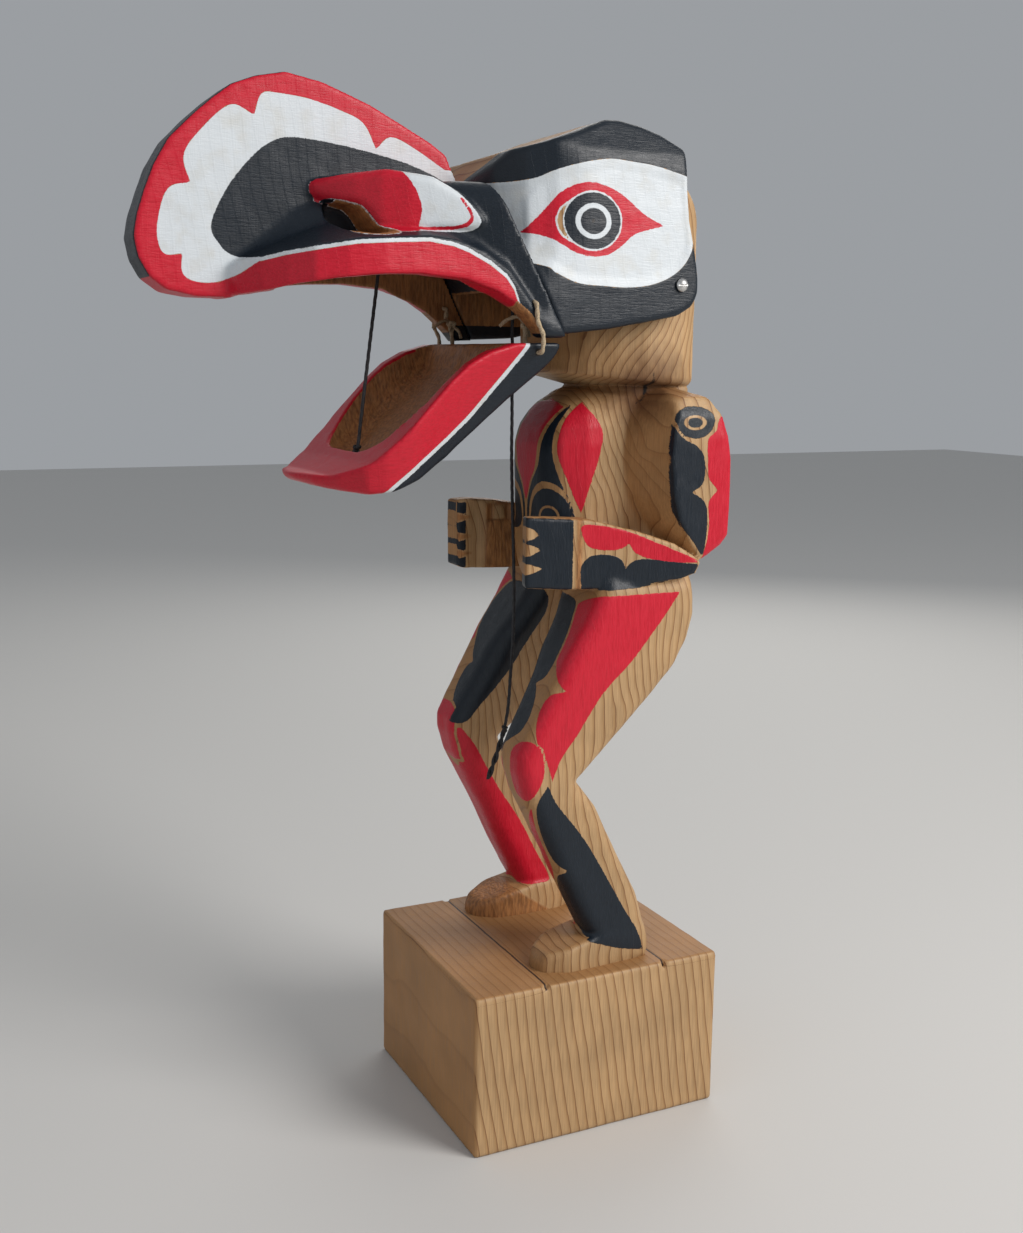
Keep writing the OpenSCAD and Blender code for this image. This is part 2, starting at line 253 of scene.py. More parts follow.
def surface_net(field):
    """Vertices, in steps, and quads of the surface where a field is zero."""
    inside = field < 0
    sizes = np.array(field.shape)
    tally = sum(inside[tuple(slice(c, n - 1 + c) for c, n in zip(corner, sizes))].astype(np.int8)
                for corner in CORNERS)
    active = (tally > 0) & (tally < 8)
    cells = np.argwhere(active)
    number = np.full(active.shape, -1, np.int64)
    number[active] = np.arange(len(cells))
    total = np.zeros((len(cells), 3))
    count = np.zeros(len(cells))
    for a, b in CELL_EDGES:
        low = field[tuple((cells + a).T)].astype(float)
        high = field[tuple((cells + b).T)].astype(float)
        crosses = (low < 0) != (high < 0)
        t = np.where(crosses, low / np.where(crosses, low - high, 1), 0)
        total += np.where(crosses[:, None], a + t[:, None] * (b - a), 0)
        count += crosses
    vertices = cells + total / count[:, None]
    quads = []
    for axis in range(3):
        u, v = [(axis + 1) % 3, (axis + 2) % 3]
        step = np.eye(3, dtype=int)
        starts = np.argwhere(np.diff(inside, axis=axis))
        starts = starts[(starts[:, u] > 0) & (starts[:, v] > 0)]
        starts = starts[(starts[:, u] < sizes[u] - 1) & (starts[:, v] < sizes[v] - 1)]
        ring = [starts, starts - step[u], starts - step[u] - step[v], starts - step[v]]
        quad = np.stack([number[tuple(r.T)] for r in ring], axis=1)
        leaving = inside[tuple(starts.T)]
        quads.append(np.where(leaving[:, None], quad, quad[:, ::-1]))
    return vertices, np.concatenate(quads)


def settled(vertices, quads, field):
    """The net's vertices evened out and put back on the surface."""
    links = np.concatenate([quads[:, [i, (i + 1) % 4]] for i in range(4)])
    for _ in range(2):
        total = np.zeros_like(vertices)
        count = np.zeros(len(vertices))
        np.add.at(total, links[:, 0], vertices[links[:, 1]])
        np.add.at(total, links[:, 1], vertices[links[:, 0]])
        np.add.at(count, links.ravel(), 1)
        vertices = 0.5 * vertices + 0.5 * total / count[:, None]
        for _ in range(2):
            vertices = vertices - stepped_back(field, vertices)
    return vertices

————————

> DO THIS
All of the material must be reproduced exactly.

> WRITTEN RESPONSE
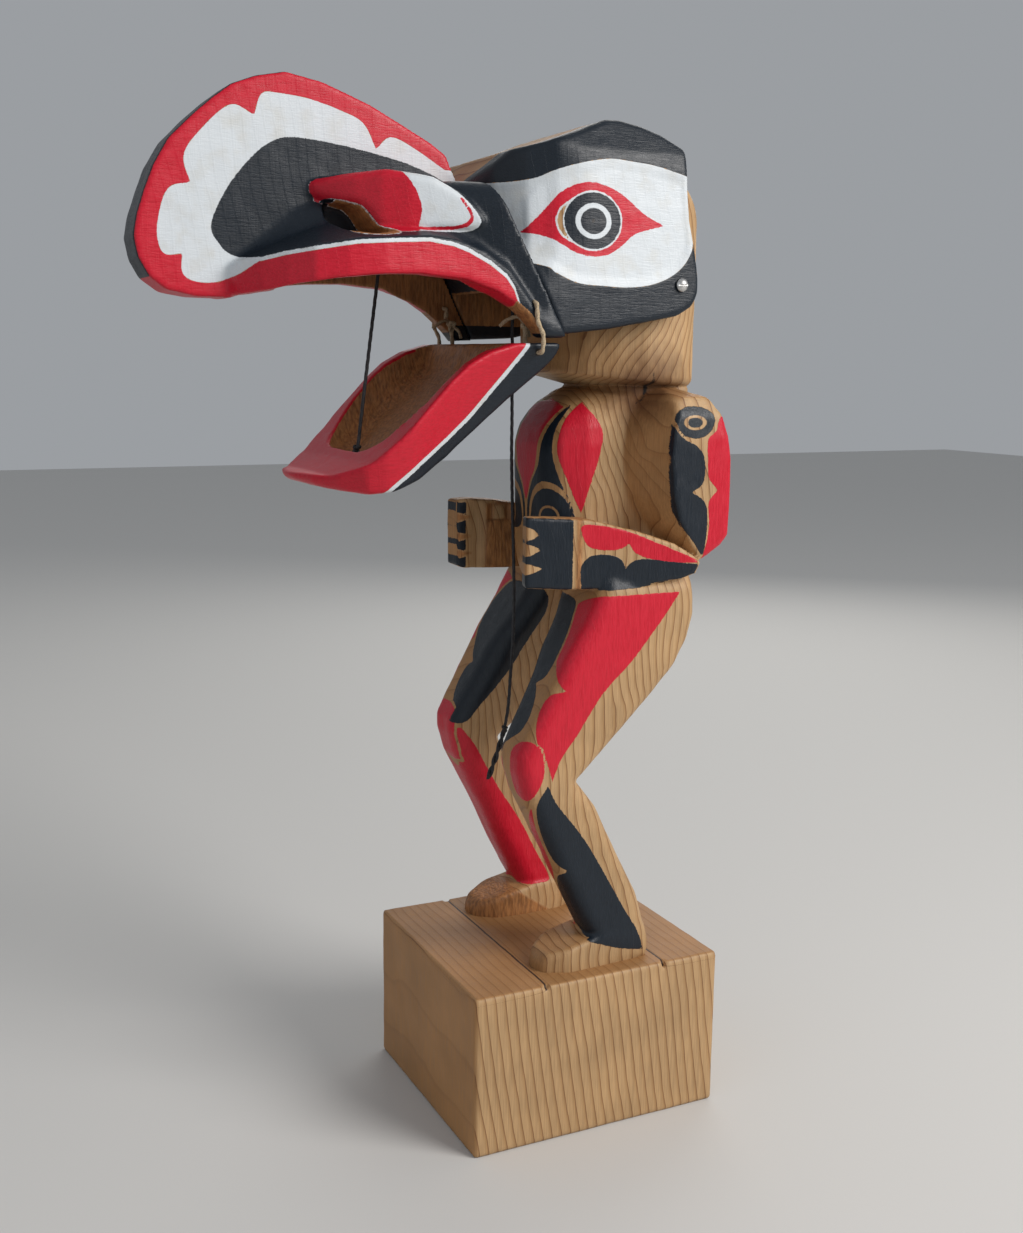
Keep writing the OpenSCAD and Blender code for this image. This is part 2, starting at line 253 of scene.py. More parts follow.
def surface_net(field):
    """Vertices, in steps, and quads of the surface where a field is zero."""
    inside = field < 0
    sizes = np.array(field.shape)
    tally = sum(inside[tuple(slice(c, n - 1 + c) for c, n in zip(corner, sizes))].astype(np.int8)
                for corner in CORNERS)
    active = (tally > 0) & (tally < 8)
    cells = np.argwhere(active)
    number = np.full(active.shape, -1, np.int64)
    number[active] = np.arange(len(cells))
    total = np.zeros((len(cells), 3))
    count = np.zeros(len(cells))
    for a, b in CELL_EDGES:
        low = field[tuple((cells + a).T)].astype(float)
        high = field[tuple((cells + b).T)].astype(float)
        crosses = (low < 0) != (high < 0)
        t = np.where(crosses, low / np.where(crosses, low - high, 1), 0)
        total += np.where(crosses[:, None], a + t[:, None] * (b - a), 0)
        count += crosses
    vertices = cells + total / count[:, None]
    quads = []
    for axis in range(3):
        u, v = [(axis + 1) % 3, (axis + 2) % 3]
        step = np.eye(3, dtype=int)
        starts = np.argwhere(np.diff(inside, axis=axis))
        starts = starts[(starts[:, u] > 0) & (starts[:, v] > 0)]
        starts = starts[(starts[:, u] < sizes[u] - 1) & (starts[:, v] < sizes[v] - 1)]
        ring = [starts, starts - step[u], starts - step[u] - step[v], starts - step[v]]
        quad = np.stack([number[tuple(r.T)] for r in ring], axis=1)
        leaving = inside[tuple(starts.T)]
        quads.append(np.where(leaving[:, None], quad, quad[:, ::-1]))
    return vertices, np.concatenate(quads)


def settled(vertices, quads, field):
    """The net's vertices evened out and put back on the surface."""
    links = np.concatenate([quads[:, [i, (i + 1) % 4]] for i in range(4)])
    for _ in range(2):
        total = np.zeros_like(vertices)
        count = np.zeros(len(vertices))
        np.add.at(total, links[:, 0], vertices[links[:, 1]])
        np.add.at(total, links[:, 1], vertices[links[:, 0]])
        np.add.at(count, links.ravel(), 1)
        vertices = 0.5 * vertices + 0.5 * total / count[:, None]
        for _ in range(2):
            vertices = vertices - stepped_back(field, vertices)
    return vertices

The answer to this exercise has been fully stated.